American diplomats defended the policy of not granting asylum because "to have it otherwise would put American lives in jeopardy." One said "if we had given Dennis asylum, we would have had a trail of government ministers filing into here and when the soldiers found out they would have been coming here to get them."
"It would have been dangerous," the U.S. diplomat said. "The [new military rulers] we're dealing with do not understand diplomatic niceties."
In Washington, however, both Solarz and other informed sources said Dennis had asked specifically about asylum procedures at the time of the coup, was given the "mob in the streets answer" and then made no formal request for asylum. Walker's statement that no request had been made therefore was only technically correct.
Solarz asserted that Dennis was reduced to asking the Soviet ambassador for help in arranging a safe transport out of the country, but was told the Russians could not find a car.
[The New York Democrat said, "the consequences of our inaction are enormous, not only in terms of Mr. Dennis' death, but also as a precedcent for requests for American asylum."]
One U.S. source here said Dennis was aware of the U.S. policy on asylum and said "it was discussed with him last April" when current Foreign Minister Gabriel Baccus Matthews unsuccessfully sought asylum at the U.S. Embassy when he was being hunted by the policy of the Tolbert government.

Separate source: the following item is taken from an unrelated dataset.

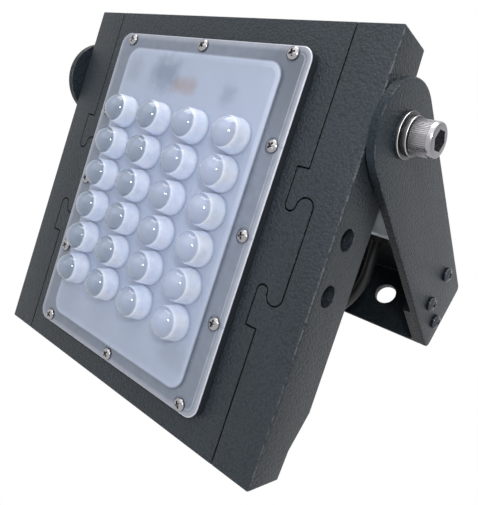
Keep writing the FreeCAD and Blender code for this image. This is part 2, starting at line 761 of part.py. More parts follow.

Dennis took refuge in the American diplomat's home on the day of the coup for about 12 to 14 hours, knowledgeable sources said.
While there, he called at least three embassies -- two of them those of African nations -- to arrange for safe conduct to the executive mansion to give himself up. All three refused.
The sources said Dennis did not ask American diplomats to provide the escort and was finally accompanied at about 4 p.m. or 5 p.m. to the mansion by a cousin, Max Dennis, who was a member of the mansion staff.